Begin MATERIAL PROVIDED
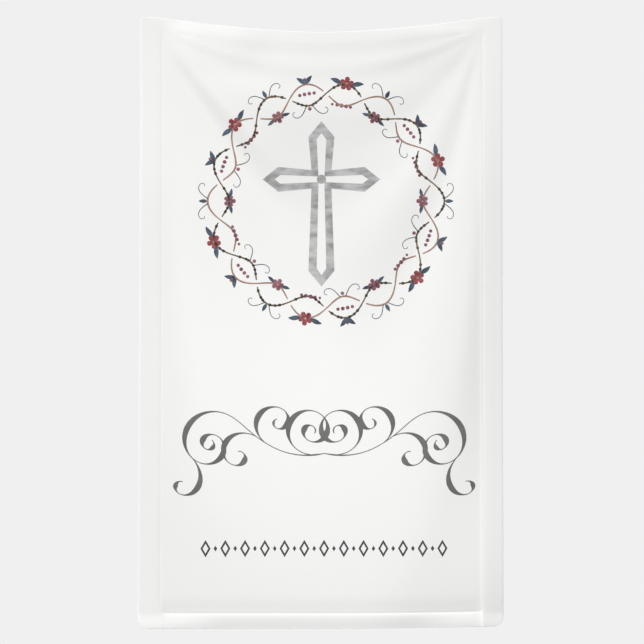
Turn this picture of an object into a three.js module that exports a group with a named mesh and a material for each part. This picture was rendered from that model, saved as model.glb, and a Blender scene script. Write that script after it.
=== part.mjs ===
// A hemmed fabric banner that hangs flat, held by its two top corners.
// Millimetres, +Z up. The front faces -Y. The origin is at the middle of the top edge, in the plane
// of the front of the two held corners.
import * as THREE from "three";

// Driving sizes of the hung cloth. Cut and hemmed it measures 914 by 1524 mm lying flat.
const HALF_WIDTH = 453.5;
const BOTTOM_Z = -1486;
const CORNER_RADIUS = { top: 7, bottom: 24 };
const CLOTH = 1.4;
const HEM_CLOTH = 2.6;

// How far each hem is turned in, from the edge to its line of stitches.
const HEM = { left: 55, right: 50, top: 35, bottom: 38 };
const HEM_STEP = 4;
const FIELD_CORNER = 12;
const SEAM_LEFT = -HALF_WIDTH + HEM.left;
const SEAM_RIGHT = HALF_WIDTH - HEM.right;

// The top edge sags between its corners, and dips a little again at each of them.
const TOP_SAG = { rise: 45, power: 1.7, cornerDip: 5, dipWidth: 28 };
const BOTTOM_BOW = 4;

// The folds start at two held points, one inside each top corner.
const HELD = { x: 403, z: 10 };

// A fold hangs from one held point to the other. Its curve is a parabola down to deepParabola,
// and the deeper it hangs the squarer it gets.
const SWAG = { deepParabola: 507, squarer: 0.0034, widest: 0.985, deepest: 6000, precision: 0.001 };

// One row for each fold: how deep its middle hangs, how far it spreads above and below that,
// and how far it stands out (or in, below zero) at its left, middle and right.
const FOLDS = [
  { drop: 16, above: 20, below: 20, left: 0.3, middle: 0.4, right: 0.8 },
  { drop: 98, above: 24, below: 26, left: 1.2, middle: 0.9, right: 1.9 },
  { drop: 205, above: 55, below: 70, left: 1.4, middle: 2.5, right: 1.2 },
  { drop: 320, above: 60, below: 60, left: 0, middle: 0, right: -1.6 },
  { drop: 470, above: 110, below: 230, left: -5, middle: -1.7, right: 0 },
  { drop: 545, above: 80, below: 80, left: 1, middle: 1.2, right: 4.5 },
  { drop: 745, above: 110, below: 190, left: -1, middle: -1.6, right: -13 },
];
const FOLD_FADE = { steepPower: 0.85, heldRadius: 36, sideStart: 0.06, sideWidth: 0.62,
  hemOverlap: 10, hemWidth: 26 };

// The straight fold that runs down from the left held point: the cloth above it stands further out.
const DIAGONAL = { x: -403, z: -13, slope: 1.29, height: 8.5, startShare: 0.3, growth: 260, startFade: 200,
  width: 17, widening: 0.13, decay: 170, decayWidening: 0.3, end: 260, endFade: 380 };

// Behind each top corner the cloth is held flat against the wall, and all the rest stands off it.
const PAD = { inner: 410, bottom: 8, standOff: 8, sideFade: 330, footFade: 440, foldSide: 18, foldFoot: 22 };

// The larger forms, each with where it starts and how far it reaches. The cloth leans out towards
// its foot, comes forward past the left side of the big loop and falls back past its right side.
const LEAN_OUT = 0.006;
const LEAN = { out: 45, top: -180, length: 1280 };
const TOP_LEAN = { slope: 0.045, from: 6, soft: 8, sideStart: 120, sideWidth: 120, sideEnd: 350, endWidth: 45 };
const LOOP = { depth: 1500, power: 1.8, least: 0.1 };
const LOW_PART = { top: -450, length: 950 };
const LEFT_RISE = { slope: 0.12, lowSlope: 0.08, slopeTop: -700, slopeLength: 700, top: -100,
  length: 500, soft: 14, lowSoft: 40 };
const LEFT_FLANK = { out: 1.6, width: 60, top: -260, length: 200, foot: -1250, footLength: 300,
  sideStart: 60, sideWidth: 200 };
const RIGHT_FALL = { slope: 0.26, lowSlope: 0.06, slopeTop: -750, slopeLength: 680, top: -150,
  length: 300, soft: 14, lowSoft: 50 };
const RIGHT_HEM = { slope: 0.125, soft: 5, step: 1.4, stepWidth: 8 };
const FOOT = { fall: 1.4, fallWidth: 40, rise: 0.6, riseWidth: 9, sideWidth: 16 };
const FOOT_CURL = { middle: -1, corner: 2.8, cornerStart: 215, cornerWidth: 150 };

// The grid: the columns lie closer towards the held points, and the rows towards the top and the foot.
const FIELD_COLUMNS = 32;
const COLUMN_EVENNESS = 0.45;
const EDGE_COLUMNS = [0, 3, 28];
const TOP_ROWS = [0, 2.5, 7, 16, 26];
const ROW_BANDS = [
  { from: HEM.top + HEM_STEP, to: 330, rows: 17 },
  { from: 330, to: 900, rows: 14 },
  { from: 900, to: 1396, rows: 10 },
  { from: 1396, to: 1444, rows: 4 },
];
const BOTTOM_ROWS = [24, 12, 5, 1.5, 0];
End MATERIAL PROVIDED
*REQUEST*
Copy out the listing above, line by line and exactly, from its first line to the line holding "import * as", inclusive.

*WRITTEN RESPONSE*
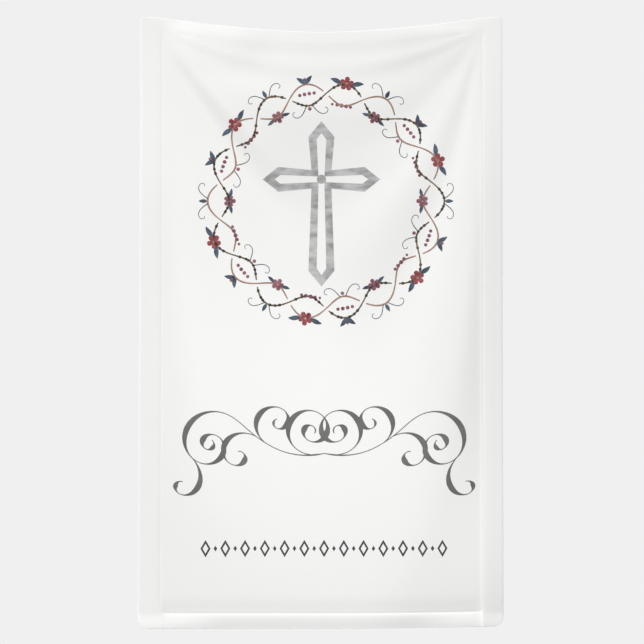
Turn this picture of an object into a three.js module that exports a group with a named mesh and a material for each part. This picture was rendered from that model, saved as model.glb, and a Blender scene script. Write that script after it.
=== part.mjs ===
// A hemmed fabric banner that hangs flat, held by its two top corners.
// Millimetres, +Z up. The front faces -Y. The origin is at the middle of the top edge, in the plane
// of the front of the two held corners.
import * as THREE from "three";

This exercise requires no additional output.